Topics: Germany capitulates, kicks can well into 21st century…or at least into 2013
Michael Cembalest, JPMorgan
There has been good news in the US (manufacturing, small business optimism, bank lending to businesses, some housing indicators), and in China (no hard landing yet, with strength in production and retail sales offsetting weakness in exports and capital spending). But the biggest market-moving event so far this year is undeniably the positive aftershock from Germany’s capitulation on monetary expansion. The mechanism: the long-term refinancing operations (LTRO) of the ECB, shown in the first chart. I did not foresee this kind of radical policy being put into place so aggressively and so quickly. The ECB is printing money, and lending it to just about any European bank against practically any asset it owns, for three years.
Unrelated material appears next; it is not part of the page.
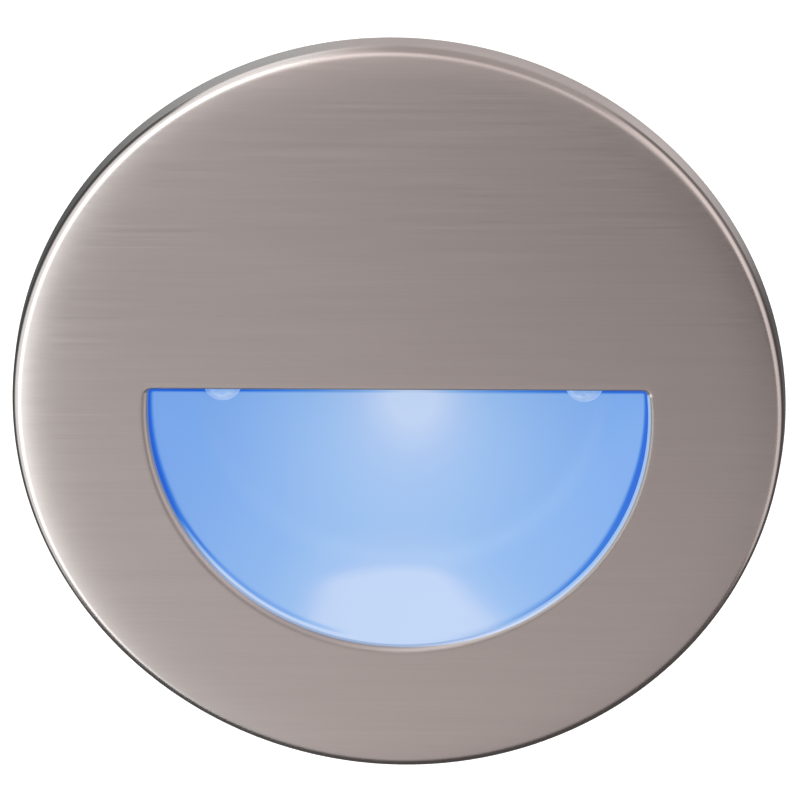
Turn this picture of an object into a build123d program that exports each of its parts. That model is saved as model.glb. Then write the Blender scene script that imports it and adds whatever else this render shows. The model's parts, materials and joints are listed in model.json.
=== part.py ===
"""Round recessed step light, in millimetres.

A brushed metal plate with a half-moon opening stands in front of a white
reflector bowl. Light-emitting diodes hide above the opening's straight edge
and shine down through a window in the bowl's ceiling. Behind the bowl a round
can, which fits a hole in the wall, holds the driver, the mains terminals and
the cable gland. Two screws through the back of the bowl hold the front
assembly to the can, and four screws hold the can's flange to the wall.

Frame: the origin is the plate's centre in the plane of the wall, +Z is up,
the room is on the -Y side and the wall is on the +Y side. Depth in the
comments and names means Y.
"""

import os
from math import cos, pi, radians, sin

from build123d import *

os.makedirs("parts", exist_ok=True)

# ---------------------------------------------------------------- driving dimensions

# front plate
plate_depth = 5.4  # from the rim's rear edge to the face
plate_skin = 1.3
plate_draft = 0.1  # the face's edge is this much nearer the centre than the rim
plate_edge_radius = 1.6
opening_radius = 41.1
opening_drop = 0.8  # the opening's arc is centred this far below the plate's centre
opening_chord = 3.4  # height of the opening's straight edge above the plate's centre
opening_corner = 0.8
opening_rounding = 1.2

# studs and nuts that hold the plate to the bowl
stud_count = 6
first_stud_angle = 30.0
stud_radius = 1.25
stud_sunk = 0.7
stud_past_nut = 0.6
nut_flats = 5.0
nut_height = 2.0
nut_clearance = 0.2

# layers between the plate and the wall
foam_width = 2.4  # of the wall gasket where it meets the plate
bowl_gasket_thickness = 0.6
bowl_flange_thickness = 1.6
can_seal_thickness = 0.7
can_seal_width = 2.8
can_flange_thickness = 1.9
seal_margin = 0.6

# reflector bowl
bowl_wall = 1.0
bowl_lip_step = 0.3  # the bowl's lip stands back this far from the opening's lowest point
bowl_back_depth = 12.0
bowl_back_radius = 34.0
bowl_corner_radius = 4.5
ceiling_height = 9.0
ceiling_wall = 1.4

# screws that hold the bowl to the can
trim_screw_x = 29.8
trim_screw_z = -1.7
trim_screw_radius = 1.75
trim_screw_length = 14.0
trim_head_radius = 3.2
trim_head_height = 2.1
trim_seal_thickness = 0.5

# can
can_wall = 1.5
can_back_wall = 2.0
can_corner_radius = 4.0
can_boss_radius = 4.2
wall_screw_count = 4
first_wall_screw_angle = 45.0
wall_screw_hole_radius = 2.2
wall_screw_land = 1.6  # metal left outside each wall screw's hole
flange_margin = 0.9

# window in the bowl's ceiling
aperture_length = 38.0
aperture_width = 6.6
aperture_depth = 5.0
window_border = 1.8
window_thickness = 2.0
window_gasket_thickness = 0.6
fence_wall = 1.0
fence_height = 2.2

# lamp board and its diodes
lamp_board_width = 16.0
lamp_board_thickness = 1.6
led_count = 6
led_pitch = 5.2
led_length = 3.5
led_width = 2.8
led_height = 0.8
dome_radius = 1.15
dome_height = 0.9
dome_gap = 0.5  # air between the domes and the window
lamp_screw_inset = 5.8
lamp_screw_radius = 1.25
lamp_head_radius = 2.2
lamp_head_height = 1.3
lamp_screw_length = 4.6
lamp_plug_length = 9.0
lamp_plug_width = 4.0
lamp_plug_height = 3.6
lamp_plug_inset = 0.4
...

This has positive near-term implications for sovereign and bank financing pressures, the speed of deleveraging, and the EU recession. On the first point, as shown below, the front ends of Spanish and Italian yield curves have collapsed. With demand from national champion banks, and assuming continued ECB purchases of government debt, 2012 Spanish and Italian financing needs do not look as onerous as they did 3 months ago. On the second point, there has been a partial re-opening of core and peripheral bank debt markets. More importantly, a recent Morgan Stanley report estimates that some European banks used the LTROs to prefund 50% to 150% of their 2012 bond maturities assuming markets don’t reopen. And on the third point, based on this morning’s preliminary manufacturing and service sector surveys for January, the ECB’s actions may have slowed the severity of the EU recession as well. The bottom line is that the ECB, directly and indirectly, is giving its governments and its banks the money that the rest of the world has been taking away.
Combine the ECB largesse with the initiatives in Table 1, and you’ve got a region that appears determined to banish concerns about itself from financial markets this year.
It should not be lost on anyone that first prize in the Central Bank balance sheet expansion race is not necessarily one you want to win. After all, Europe is poised to surpass Japan, whose (admittedly belated) Central Bank expansion did not prevent bouts of low growth, asset price deflation and perhaps the world’s least attractive equity market returns over the last 10 and 20 years. Germany was reluctant to go down this road in 2011, a view I thought would prevail.
However, it’s clearer now that German resignations from the ECB in 2011 (Stark, Weber) were not, as I saw them, a reflection of a battle being waged between Germany and the Periphery. They were instead a reflection of a battle that Germany had already lost; the resignations were merely signs of the capitulation that followed. Italian Prime Minister Mario Monti actually went so far last week as to warn about a “powerful backlash” in the periphery against Germany, should Germany not do more to lower credit spreads in Italy. A chi dai il dito si prende il braccio…What kind of action is Monti demanding here?
Since Germany already surrendered on its insistence for ECB balance sheet control, perhaps he is referring to fiscal transfers through joint and severally guaranteed Eurobonds. Will Germany cave in on this as well? Who knows. I spoke last fall to a former Bundesbank member and professor of economics at Bonn University who organized the petition of 150 German economists in 1998 arguing for a postponement of the Euro, since conditions for monetary union were “most unsuitable” for it. He thought the idea of Eurobonds was absurd, but also thought the same thing about radical ECB balance sheet expansion.
The positive market reaction is understandable, given the reduction in Armageddon risk, and how cheap (and under-owned) European equities had become. The latest steps give Europe more time to try and sort through all of its structural problems (e.g., why is the level of German manufacturers reporting labor shortages close to the highest on record while unemployment in Spain is 23%?). I am still a considerable skeptic on this front, for reasons we have written about often, and I would be surprised if Italy or Spain grew at all over the next couple of years. I’m also not sure how many obligations Germany and France can really take on, given sovereign debt ratios above 80%. And of course, if the current strategy doesn’t work, the EU will simply have made the problem bigger for the ECB and EU banks.
Southern Europe needs capital to finance both budget deficits and trade deficits. Private sector capital is going to need a reason to come back, and absent a much weaker Euro, downward pressure on wages and prices may be the only way to do it. For a project designed to reduce regional credit risk, growth and unemployment differences, the European Economic and Monetary Union sure has elevated them. As Marx noted in Das Kapital, the road to hell is paved with good intentions.